--- BEGIN DATA SHOWN ---

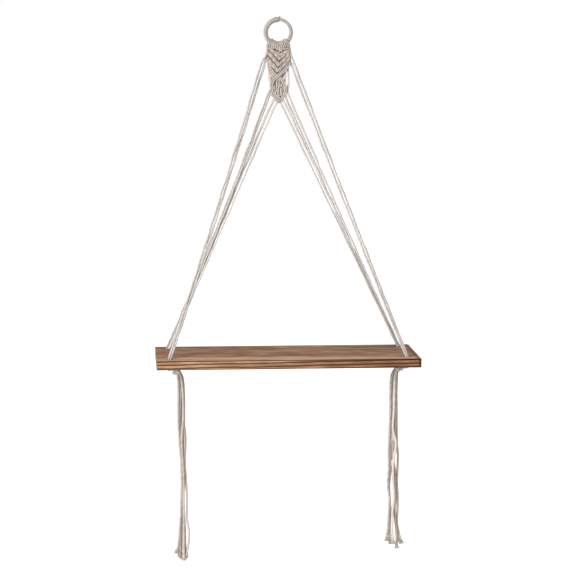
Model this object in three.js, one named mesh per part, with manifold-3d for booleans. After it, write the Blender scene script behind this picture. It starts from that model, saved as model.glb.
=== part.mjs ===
// Macrame wall shelf: a drilled board hung from a cotton-wrapped ring by twelve strands of twisted cord.
// The strands leave six lark's heads on the ring, cross in a knotted head, spread as four slings to the
// holes in the board, gather in one knot under each end of it, and hang on as tassels.
//
// The origin is the top of the ring's hole, where a hook bears. +Z is up, +Y points to the wall and +X is
// to the right for someone facing the wall.
import * as THREE from "three";
import { mergeVertices } from "three/addons/utils/BufferGeometryUtils.js";
import Module from "manifold-3d";

// Driving dimensions, in millimetres
const GAP = 0.3; // between neighbouring pieces
const STRAND = 3.2; // diameter of the twisted cord
const WALL_Y = 7; // plane of the wall, behind the ring's own plane
const RING = { mean: 20.5, section: 7, centreZ: -17.2, sides: 8, steps: 48 };
const BOARD = { width: 420, depth: 127, thickness: 15, shift: 10.9, top: -527.9, easing: 0.6 };
const HOLE = { diameter: 9.6, fromEnd: 21, fromEdge: 15, steps: 8 };
const SPACING = 2.6; // between the middles of strands pressed together in a hole
const ROW = 0.87; // from one row of strands packed like that to the next, as a share of the spacing
const CORD_SIDES = 6;
const TAIL = { sides: 4, across: 3.5, laneX: 4, laneY: 2.4 }; // a square tail, across its corners

// Places worked out from them
const underside = BOARD.top - BOARD.thickness;
const boardY = WALL_Y - BOARD.depth / 2;
const holeInX = BOARD.width / 2 - HOLE.fromEnd;
const holeInY = BOARD.depth / 2 - HOLE.fromEdge;
const holeX = { left: BOARD.shift - holeInX, right: BOARD.shift + holeInX };
const holeY = { front: boardY - holeInY, back: boardY + holeInY };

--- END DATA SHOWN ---

> _TASK PROMPT_
Can you reproduce all the material exactly?

> _CORRECT ANSWER_
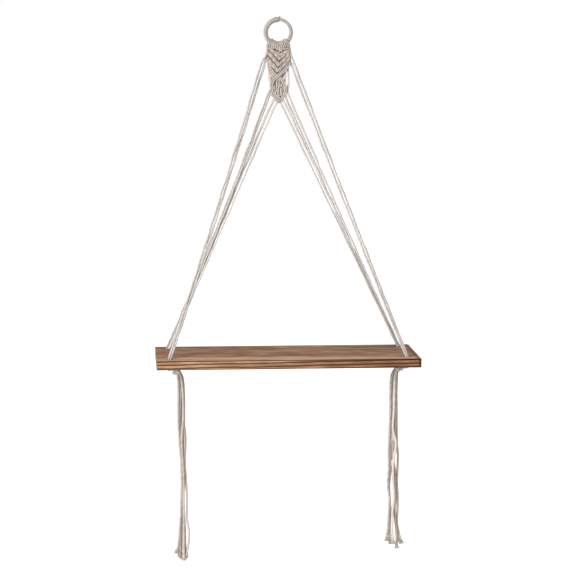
Model this object in three.js, one named mesh per part, with manifold-3d for booleans. After it, write the Blender scene script behind this picture. It starts from that model, saved as model.glb.
=== part.mjs ===
// Macrame wall shelf: a drilled board hung from a cotton-wrapped ring by twelve strands of twisted cord.
// The strands leave six lark's heads on the ring, cross in a knotted head, spread as four slings to the
// holes in the board, gather in one knot under each end of it, and hang on as tassels.
//
// The origin is the top of the ring's hole, where a hook bears. +Z is up, +Y points to the wall and +X is
// to the right for someone facing the wall.
import * as THREE from "three";
import { mergeVertices } from "three/addons/utils/BufferGeometryUtils.js";
import Module from "manifold-3d";

// Driving dimensions, in millimetres
const GAP = 0.3; // between neighbouring pieces
const STRAND = 3.2; // diameter of the twisted cord
const WALL_Y = 7; // plane of the wall, behind the ring's own plane
const RING = { mean: 20.5, section: 7, centreZ: -17.2, sides: 8, steps: 48 };
const BOARD = { width: 420, depth: 127, thickness: 15, shift: 10.9, top: -527.9, easing: 0.6 };
const HOLE = { diameter: 9.6, fromEnd: 21, fromEdge: 15, steps: 8 };
const SPACING = 2.6; // between the middles of strands pressed together in a hole
const ROW = 0.87; // from one row of strands packed like that to the next, as a share of the spacing
const CORD_SIDES = 6;
const TAIL = { sides: 4, across: 3.5, laneX: 4, laneY: 2.4 }; // a square tail, across its corners

// Places worked out from them
const underside = BOARD.top - BOARD.thickness;
const boardY = WALL_Y - BOARD.depth / 2;
const holeInX = BOARD.width / 2 - HOLE.fromEnd;
const holeInY = BOARD.depth / 2 - HOLE.fromEdge;
const holeX = { left: BOARD.shift - holeInX, right: BOARD.shift + holeInX };
const holeY = { front: boardY - holeInY, back: boardY + holeInY };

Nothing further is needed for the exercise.